Another head-turning new Defy Skyline drop was the new 36mm unisex version which boasts some vibrant hues, namely deep blue, pastel pink and green. The guava green model is especially fetching.

These new timepieces have a satin-brushed dial boasting a starry sky pattern. They are powered by the Elite 670 automatic movement, which boasts a 50-hour power reserve and a star-shaped rotor.

Rendered in steel, these models are available with or without diamonds, and come with a quick strap-change mechanism and include a star-patterned rubber strap.

Price: $12,400 (without diamonds) and $17,600 (with diamonds)

Hublot Big Bang Tourbillon Automatic Saxem Yellow Neon

PHOTO: HUBLOT

Hublot has always gone the extra mile when experimenting with new materials, and this time, it has decided to wow the horological fraternity with the Big Bang Tourbillon Automatic Saxem Yellow Neon.

Already famous for its coloured sapphire models, the watchmaker has turned to Saxem – a material often used in satellites and lasers – to come up with a wowzer in a beguiling neon yellow. Saxem stands for Sapphire Aluminum oXide and rare Earth Mineral.

The heart beating in this fully skeletonised looker is the HUB6035 Self-Winding Micro-Rotor Skeleton Tourbillon. Paired with an equally lemony rubber strap, the model is limited to just 50 pieces worldwide.

Price: $296,900

Hublot Big Bang Unico Sorai

PHOTO: HUBLOT

Hublot is a big champion of Sorai – Save Our Rhinos Africa India – an outifit founded by Hublot ambassador and former test cricket star Kevin Pietersen. Since 2019, it has released two watches, with proceeds from sales going to Sorai and efforts to protect rhinos from poachers.

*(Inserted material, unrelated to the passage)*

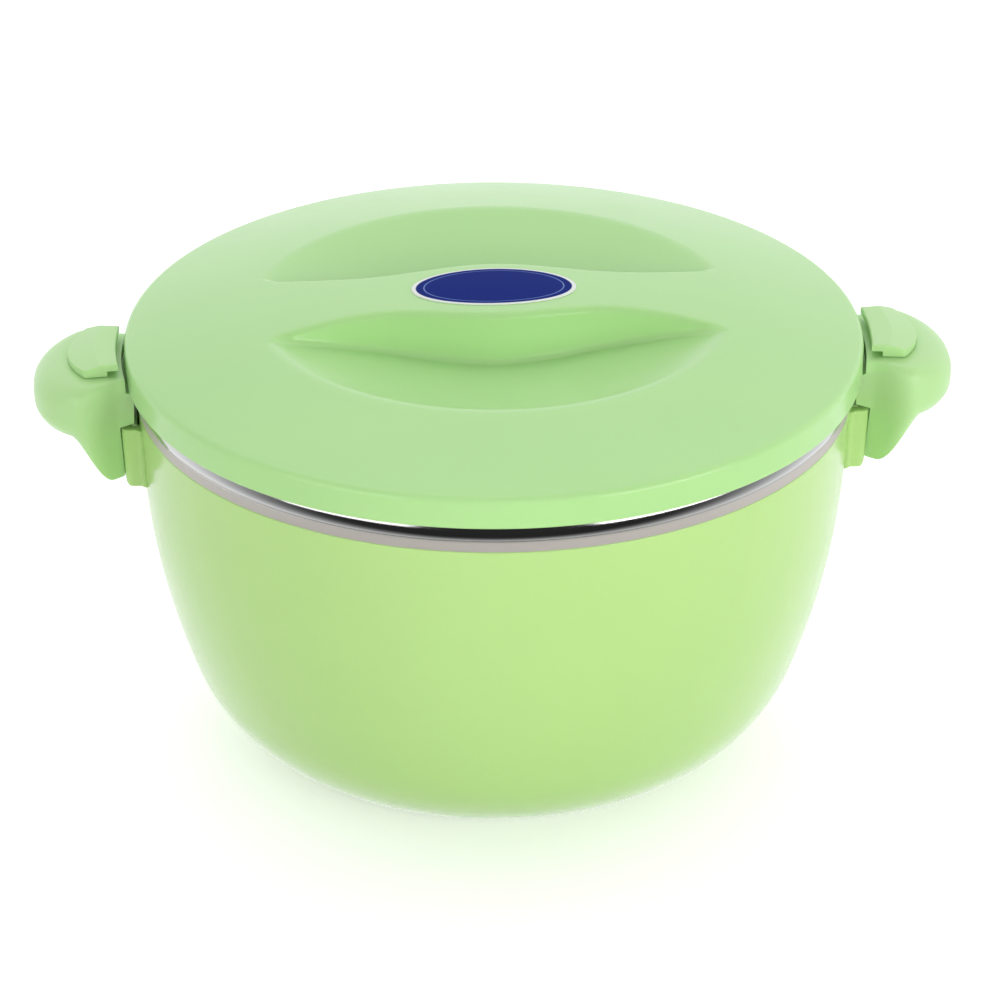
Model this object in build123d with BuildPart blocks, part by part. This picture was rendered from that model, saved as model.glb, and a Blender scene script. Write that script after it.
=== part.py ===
from build123d import *

import os
from math import acos, cos, degrees, radians, sin, sqrt, tan

# Insulated casserole: a plastic outer shell, a stainless inner pot with a rolled rim, rigid foam
# between them, two hollow hood handles that slide down between rails on the shell, and a domed
# lift-off lid with two finger recesses that leave a bridge to hold it by. A thumb latch on top
# of each handle slides inwards to the edge of the lid.
#
# Millimetres. The origin is on the table under the middle of the pot, +Z is up, and the
# handles are on the X axis.

os.makedirs("parts", exist_ok=True)

# ---------------------------------------------------------------- driving dimensions
# clearances
foam_gap = 0.1              # foam to the walls around it
slide_gap = 0.3             # between pieces that slide or lie close on each other
latch_gap = 1.2             # closed latch to the edge of the lid
neck_gap = 0.3              # handle neck to the shell wall and the rails
seal_gap = 0.3              # lid gasket to the rim of the pot
rim_gap = 0.6               # lid skirt to the rolled rim
mouth_gap = 3.7             # dished middle of the lid liner to the mouth of the pot
glue_gap = 0.05             # under the lid label
plug_gap = 0.05             # filler plugs in their holes
hood_lid_gap = 1.2          # back of the hood to the lid on its way up
hood_steel_gap = 0.6        # back of the hood to the rolled rim
skirt_gap = 1.5             # ledge of the hood to the lower edge of the lid
cut_over = 5.0              # how far a cut runs past what it cuts
corner_find = 0.1           # a corner is picked by its place to within this

# outer shell
shell_rim_radius = 131.0
shell_height = 139.5
shell_wall = 2.6
rim_band = 24.5             # straight, slightly leaning band under the rim
rim_lean = 3.2              # degrees from upright
corner_radius = 55.0        # round between the floor and the wall
corner_turn = 70.0          # degrees of the corner before the long wall arc begins
foot_height = 2.5           # the middle of the base stands this far off the table
foot_ring_width = 7.0
tongue_height = 6.5         # upstand inside the steel rim
tongue_wall = 1.3

# inner pot
steel = 0.8
floor_foam = 11.1           # foam under the floor of the pot
pot_corner_radius = 42.0
pot_corner_turn = 74.0
pot_band = 30.0
pot_lean = 2.5
bead_radius = 5.0           # rolled rim
bead_overhang = 1.2         # how far the rolled rim stands out past the shell
bead_rise = 7.5             # middle of the rolled rim above the shell
foam_drop = 1.0             # top of the foam below the shell rim

# lid
lid_wall = 2.2
skirt_overlap = 1.5         # how far the skirt comes down past the top of the rolled rim
skirt_height = 11.3
lid_edge_round = 2.4
dome_rise = 17.6
dish_radius = 87.0          # outer edge of the finger recesses
dish_depth = 19.8           # lowest level of the recesses below the top of the lid
dish_floor_flat = 18.0
dish_floor_sag = 1.6        # how far the floor hollows below a straight cone
bridge_half_middle = 22.5   # half widths of the bridge: at the label, at its necks, at its ends
bridge_half_neck = 16.5
bridge_half_end = 27.5
bridge_neck_x = 40.0
bridge_end_margin = 3.0     # how far the bridge is drawn past the edge of the recesses
bridge_end_slope = 0.35     # how much the bridge spreads at its ends
bridge_draft = 7.0          # degrees
crest_round = 2.5           # upper edges of the bridge
crest_round_inside = 0.5
dish_edge_round = 8.0       # outer edge of the recesses
label_length = 60.0
label_width = 31.0
label_thickness = 0.4

# lid liner, gasket and foam
liner_wall = 1.6
liner_drop = 12.0           # how far its dished middle goes down into the mouth of the pot
liner_round = 2.2
gasket_width = 5.0
gasket_height = 1.7
gasket_round = 0.5
weld_rib_width = 2.0
weld_rib_inset = 1.0        # from the edge of the liner

# rails on the shell
rail_top_drop = 5.6         # below the shell rim
rail_height = 23.0
rail_lip_inner = 11.6       # the lips stand between these two distances from the X axis
rail_lip_outer = 18.3
rail_lip_depth = 3.4
rail_web_inner = 14.3
rail_web_outer = 18.3       # flush with the lips
rail_round = 1.6
rail_root = 2.0             # how far the rails start inside the face of the shell
stop_height = 2.0           # ledge between the rails that the neck stands on

# handles
hood_step = 6.8             # top of the hood below the edge of the lid
hood_depth = 19.9           # from the top of the hood to the lower edge of the grip
hood_projection = 37.5      # from the face of the shell to the nose
hood_arc_radius = 36.0
hood_shoulder_depth = 22.0  # from the nose to the shoulders
hood_shoulder_round = 12.0
hood_neck_half = 12.5
hood_neck_round = 3.0
hood_top_round = 10.0
hood_ceiling_round = 5.5    # inside the hollow, under its top
hood_wall = 2.4
neck_flange = 2.2
grip_arc_radius = 7.0       # side view: hollow curve from the grip down to the neck
grip_length = 14.0          # flat part of the lower edge, from the nose
grip_slope = 72.0           # degrees
neck_foot_radius = 9.0

# latches
latch_inner_gap = 3.0       # open latch to the lid edge
latch_length = 17.5
latch_half_width = 16.4
latch_flare = 1.6           # wider at its outer end
latch_height = 4.5
latch_lip = 2.6             # thickness of the lip along the inner edge
latch_lip_reach = 4.0       # how far the lip stands out from the body of the latch
latch_crown = 6.5           # bow of the outer edge
latch_bevel_length = 9.5
latch_bevel_drop = 2.6
latch_crease_radius = 55.0  # bow of the line where the bevel begins
latch_edge_round = 0.7
latch_corner_round = 1.4
foot_length = 5.5
foot_slack = 2.6            # closed latch: foot to the back wall of the hood
foot_half_width = 5.6
barb_half_width = 8.6
barb_thickness = 2.0

# filler plugs
fill_hole_radius = 11.0
plug_cap_radius = 14.0
plug_cap_thickness = 1.5
plug_stem_length = 5.0
lid_fill_radius = 6.0
lid_cap_radius = 8.5
lid_cap_thickness = 1.2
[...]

The new Big Bang Unico Sorai – the third watch in the series – is fashioned from a specially developed micro-blasted rhino-grey ceramic. It boasts an open-worked dial which features the magnificently fiery hues of African sunsets. Fitted with the Unico self-winding manufacture movement which has a 72-hour power reserve, it comes with Hublot’s One Click interchangeable strap system. There are two straps: a grey fabric and Velcro one, or a multicoloured one featuring the hues of sunset and sunrise.

Price: $34,000

Bvlgari Diva’s Dream Mosaica

PHOTO: BVLGARI

Italian luxury brand Bvlgari has literally pulled out all the stops to prove that it is indeed the Jeweller Of Time, consummate not only in gem-setting artistry, but also in horological expertise.

For LVMH Watch Week, the maison has dropped two new Mosaica models, inspired by Rome’s golden age and the fan shape of the ginkgo leaf found on the floor tiles and mosaics gracing the city’s Baths of Caracalla. 

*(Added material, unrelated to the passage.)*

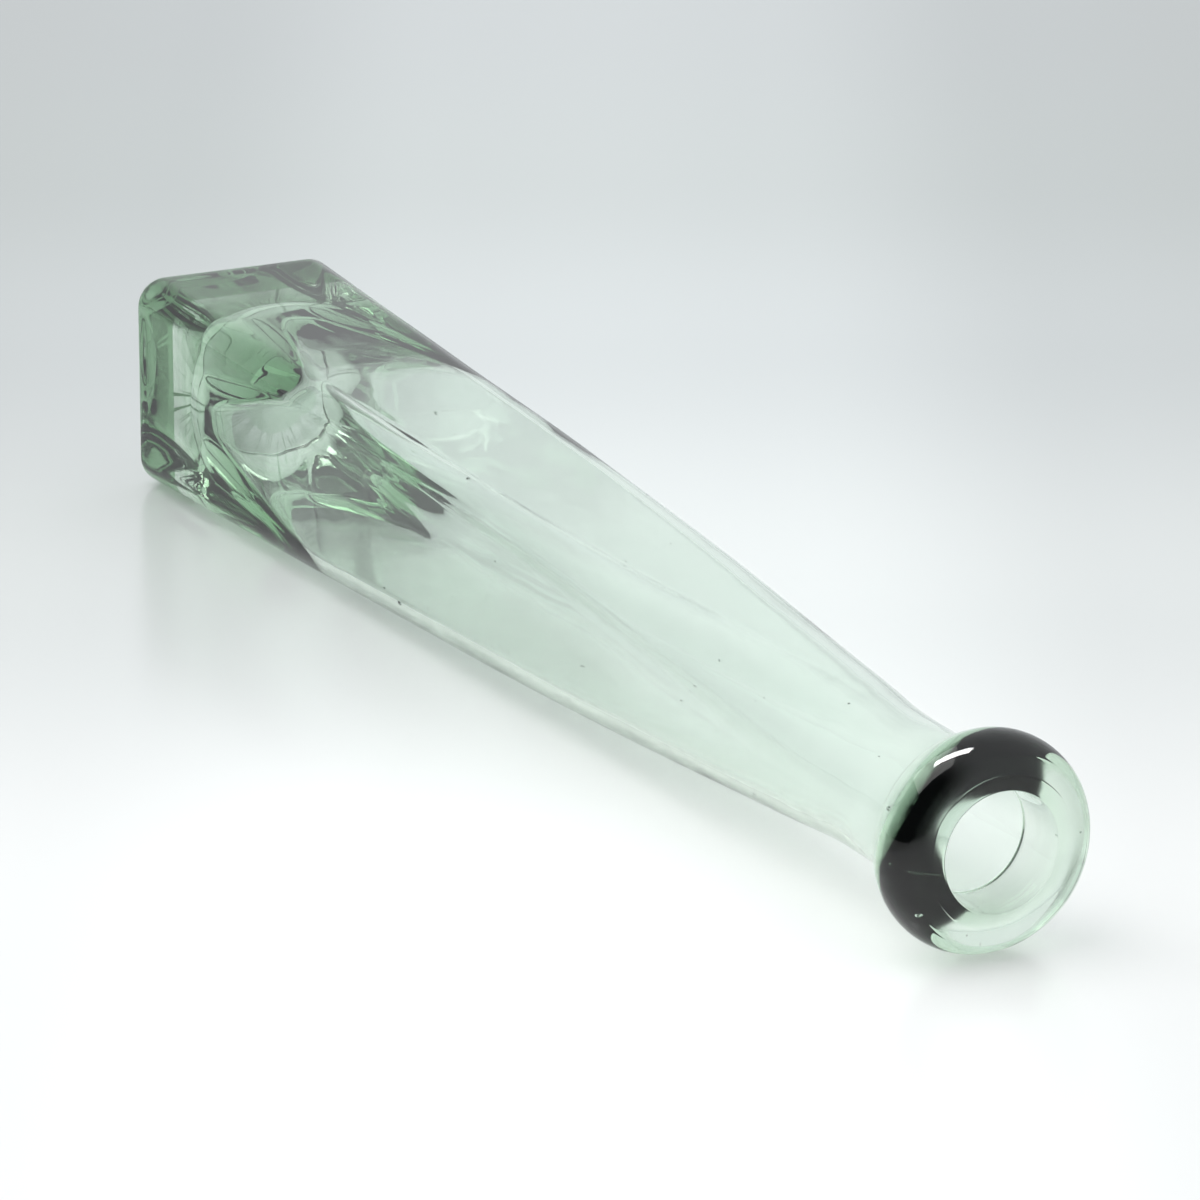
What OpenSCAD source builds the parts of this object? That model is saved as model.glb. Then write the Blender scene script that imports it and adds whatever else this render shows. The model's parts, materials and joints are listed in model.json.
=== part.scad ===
// Glass bud vase: a slim hand-made bottle with a heavy square foot, a tapering
// body that turns from square to round at the shoulder, and a fat ring of glass
// laid round its mouth. Millimetres. The vase stands on z = 0 and its axis is Z.

/* [Overall] */
// Height from the foot to the top of the mouth
vase_h = 250; // [190:1:330]
// Width of the square foot across its flats
foot_w = 33.4; // [27:0.1:45]

/* [Foot] */
// Thickness of the solid glass in the foot, up to the cavity's floor
foot_h = 14; // [6:0.5:24]
// Rounding of the foot's bottom edge, as a small bevel
foot_bevel = 0.8; // [0.2:0.1:2]

/* [Body] */
// Radius of the upright corners low on the body
corner_r = 4.5; // [2:0.1:8]
// Height at which those corners begin to soften
soften_z = 60; // [45:1:90]
// How sharply the corners turn round as they rise
soften_power = 2.4; // [1.5:0.1:4]
// Thickness of the wall at the middle of a flat side
wall_t = 2.2; // [1.2:0.1:3.5]
// Extra thickness of the wall where it meets the foot
heel_t = 2.4; // [0:0.1:4]
// Height at which that extra thickness has run out
heel_z = 64; // [40:1:90]
// Height of the bowl in which the cavity ends
bowl_h = 9; // [4:0.5:16]
// Radius of the cavity's upright corners in the middle of the body
cavity_corner_r = 6.5; // [4:0.1:9]

/* [Shoulder and neck] */
// Height of the shoulder, where the square becomes round
shoulder_h = 12; // [8:1:20]
// How far the flats stand out from the neck where the shoulder begins
shoulder_step = 0.75; // [0.2:0.05:2.5]
// Length of the round neck, from the shoulder to the mouth
neck_h = 34; // [24:1:60]
// Bore of the neck and mouth
bore_d = 17; // [12:0.1:22]
// Thickness of the neck's wall
neck_t = 1.8; // [1.4:0.1:3]
// Rounding of the mouth's inner edge
mouth_round = 1.2; // [0.4:0.1:1.3]

/* [Lip ring] */
// Height of the ring laid round the mouth
ring_h = 11.2; // [8:0.1:14]
// How far the ring stands out from the neck
ring_out = 5.2; // [4.2:0.1:8]

/* [Hidden] */
$fn = 96;

// Sizes that follow from the ones above
bore_r = bore_d / 2;
neck_r = bore_r + neck_t;
neck_z = vase_h - neck_h;
shoulder_z = neck_z - shoulder_h;
shoulder_half = neck_r + shoulder_step;
ring_tube_r = ring_h / 2;
ring_centre_r = neck_r + ring_out - ring_tube_r;
ring_z = vase_h - ring_tube_r;

// The cavity's floor is flat over this share of its width
floor_share = 0.55;
// Straight pieces in each rounded corner, and levels in each stretch of wall
corner_steps = 10;
straight_levels = 3;
soften_levels = 10;
shoulder_levels = 6;
bowl_levels = 4;

// The body's top face takes the whole end of the neck, with this much to spare
neck_ledge = 0.05;
body_top_r = (neck_r + neck_ledge) / cos(45 / corner_steps);
body_top_bore_r = bore_r - neck_ledge;

foot_colour = [0.30, 0.47, 0.38];
body_colour = [0.62, 0.76, 0.68];
ring_colour = [0.45, 0.62, 0.52];

function mix(a, b, t) = a + (b - a) * t;
function clamp01(t) = max(0, min(1, t));
function ease(t) = t * t * (3 - 2 * t);
function levels(z1, z2, n) = [for (i = [0 : n - 1]) mix(z1, z2, i / n)];

// How far the corners have turned round at height z, from 0 to 1
function roundness(z) = pow(clamp01((z - soften_z) / (neck_z - soften_z)), soften_power);
// How far up the shoulder height z is, from 0 to 1
function shoulder_part(z) = ease(clamp01((z - shoulder_z) / shoulder_h));
// How far up the thick heel height z is, from 0 to 1
function heel_part(z) = clamp01((z - foot_h) / (heel_z - foot_h));

// Outside: half the width across the flats, and the corner radius
function outer_half(z) = z < shoulder_z
    ? mix(foot_w / 2, shoulder_half, z / shoulder_z)
    : mix(shoulder_half, body_top_r, shoulder_part(z));
function outer_corner(z) = min(outer_half(z), mix(corner_r, body_top_r, roundness(z)));

// Inside: the wall is thicker at the heel, and the cavity ends in a round bowl
function wall(z) = mix(wall_t, body_top_r - body_top_bore_r, shoulder_part(z))
    + heel_t * pow(1 - heel_part(z), 2);
function bowl_share(z) = mix(floor_share, 1, sqrt(1 - pow(1 - clamp01((z - foot_h) / bowl_h), 2)));
function inner_half(z) = (outer_half(z) - wall(z)) * bowl_share(z);
function inner_corner(z) = min(inner_half(z), max(
    mix(cavity_corner_r, body_top_bore_r, roundness(z)),
    mix(inner_half(z), cavity_corner_r, ease(heel_part(z)))));

// One level: a square of half width h with corners of radius r, anticlockwise
function level(h, r, z) = [
    for (side = [0 : 3], i = [0 : corner_steps])
        let (a = side * 90 + 90 * i / corner_steps, mid = side * 90 + 45)
            [(h - r) * sqrt(2) * cos(mid) + r * cos(a),
             (h - r) * sqrt(2) * sin(mid) + r * sin(a), z]];
function outer_level(z) = level(outer_half(z), outer_corner(z), z);
function inner_level(z) = level(inner_half(z), inner_corner(z), z);

per_level = 4 * (corner_steps + 1);

// Triangles between level k and the level m that follows it
function band(k, m) = [
    for (i = [0 : per_level - 1]) let (j = (i + 1) % per_level)
        each [[k * per_level + i, m * per_level + i, m * per_level + j],
              [k * per_level + i, m * per_level + j, k * per_level + j]]];

// A closed wall: up the outside levels, down the inside ones, and back
module closed_wall(rings) {
    n = len(rings);
    polyhedron(points = [for (r = rings) each r],
               faces = [for (k = [0 : n - 1]) each band(k, (k + 1) % n)]);
}

// A solid block between its first and last levels
module solid_block(rings) {
    n = len(rings);
    polyhedron(points = [for (r = rings) each r],
               faces = concat(
                   [[for (i = [0 : per_level - 1]) i]],
                   [for (k = [0 : n - 2]) each band(k, k + 1)],
                   [[for (i = [1 : per_level]) n * per_level - i]]));
}

// The heavy square foot, solid glass up to the cavity's floor
module foot() {
    color(foot_colour)
        solid_block([
            level(foot_w / 2 - foot_bevel, corner_r - foot_bevel / 2, 0),
            outer_level(foot_bevel),
            outer_level(foot_h)]);
}

// The neck's wall, with the mouth's inner edge rounded over
module neck_wall() {
    rotate_extrude()
        difference() {
            translate([bore_r, neck_z])
                square([neck_t, neck_h]);
            translate([bore_r, vase_h - mouth_round])
                difference() {
                    square(mouth_round);
                    translate([mouth_round, 0])
                        circle(r = mouth_round);
                }
        }
}

// The blown body: square low down, round at the shoulder, with its neck
module body() {
    outside = concat(
        [for (z = levels(foot_h, soften_z, straight_levels)) outer_level(z)],
        [for (z = levels(soften_z, shoulder_z, soften_levels)) outer_level(z)],
        [for (z = levels(shoulder_z, neck_z, shoulder_levels)) outer_level(z)],
        [outer_level(neck_z)]);
    inside = concat(
        [inner_level(neck_z)],
        [for (z = levels(neck_z, shoulder_z, shoulder_levels)) if (z < neck_z) inner_level(z)],
        [for (z = levels(shoulder_z, heel_z, soften_levels)) inner_level(z)],
        [for (z = levels(heel_z, foot_h + bowl_h, straight_levels)) inner_level(z)],
        [for (z = levels(foot_h + bowl_h, foot_h, bowl_levels)) inner_level(z)],
        [inner_level(foot_h)]);
    color(body_colour) {
        closed_wall(concat(outside, inside));
        neck_wall();
    }
}

// The ring of glass laid round the end of the neck
module lip_ring() {
    color(ring_colour)
        rotate_extrude()
            difference() {
                translate([ring_centre_r, ring_z])
                    circle(r = ring_tube_r);
                translate([neck_r - 4 * ring_h, ring_z - ring_h])
                    square([4 * ring_h, 2 * ring_h]);
            }
}

foot();
body();
lip_ring();
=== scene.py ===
"""Looks of the glass bud vase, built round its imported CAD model.

The CAD model stands upright on z = 0. The main view shows the vase lying on a table, so the
table, the lights and the camera are placed in a "lying" set-up (x from the foot to the mouth,
y across, z up off the table) and turned into the model's frame by lying(). The vase itself
never moves. All lengths are in metres.
"""
import json
import math
import random

import bpy
from mathutils import Matrix, Vector, noise


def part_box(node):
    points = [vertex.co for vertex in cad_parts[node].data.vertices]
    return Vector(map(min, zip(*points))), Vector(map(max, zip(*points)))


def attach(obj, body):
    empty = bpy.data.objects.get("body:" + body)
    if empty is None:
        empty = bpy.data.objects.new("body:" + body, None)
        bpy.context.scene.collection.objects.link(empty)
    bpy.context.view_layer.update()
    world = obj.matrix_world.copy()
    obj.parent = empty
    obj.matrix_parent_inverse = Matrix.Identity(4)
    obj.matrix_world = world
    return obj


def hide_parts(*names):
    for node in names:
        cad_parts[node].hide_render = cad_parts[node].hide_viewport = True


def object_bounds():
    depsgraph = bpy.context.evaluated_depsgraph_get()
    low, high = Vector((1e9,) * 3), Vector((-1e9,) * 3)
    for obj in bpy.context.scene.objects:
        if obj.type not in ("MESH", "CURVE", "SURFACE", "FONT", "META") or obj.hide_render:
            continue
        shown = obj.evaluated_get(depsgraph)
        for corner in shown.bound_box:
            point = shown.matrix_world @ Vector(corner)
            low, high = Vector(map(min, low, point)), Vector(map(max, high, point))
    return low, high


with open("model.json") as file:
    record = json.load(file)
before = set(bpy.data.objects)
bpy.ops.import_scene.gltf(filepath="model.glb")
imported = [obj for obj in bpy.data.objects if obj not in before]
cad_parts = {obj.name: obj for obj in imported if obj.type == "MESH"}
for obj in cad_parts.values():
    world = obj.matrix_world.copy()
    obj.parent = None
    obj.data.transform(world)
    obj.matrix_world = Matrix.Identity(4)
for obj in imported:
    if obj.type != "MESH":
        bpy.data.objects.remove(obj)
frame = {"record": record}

MM = 0.001
CAD_LOW, CAD_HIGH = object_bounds()

# ------------------------------------------------------------------ sizes, from the frame
FOOT_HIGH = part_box("foot")[1]
RING_LOW, RING_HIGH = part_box("lip_ring")
MOUTH = next(m for m in frame["record"]["mounts"] if m["name"] == "mouth_bore")
BORE_BELOW_MOUNT = 16 * MM       # how far the round bore goes on below its mount

VASE_H = CAD_HIGH.z
FOOT_H = FOOT_HIGH.z
FOOT_HALF = FOOT_HIGH.x
BORE_R = MOUTH["dims"]["r_mm"] * MM
NECK_Z = MOUTH["pos_m"][2] - BORE_BELOW_MOUNT
RING_R = RING_HIGH.x
RING_TUBE_R = (VASE_H - RING_LOW.z) / 2
RING_Z = VASE_H - RING_TUBE_R
RING_CENTRE_R = RING_R - RING_TUBE_R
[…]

The white gold model here has a 37mm case and bezel, set with an explosion of brilliant-cut diamonds. Blue sapphires adorn the fan-shaped snow-set dial. The model is powered by the in-house Caliber BVL 191, visible through the open sapphire case back. There is also a rose-gold version with pink sapphires.

Price: €130,000 (S$186,000)

Bvlgari Allegra

PHOTO: BVLGARI

Bvlgari is stepping up its repertoire of bejewelled cocktail watches and the new Allegra collection is a sparkling attention.

The 36mm quartz models have a mother-of-pearl dial with 12 round diamond indexes, and set with an avalanche of coloured gems, including pink tourmalines, citrines, yellow sapphires and peridots in different cuts.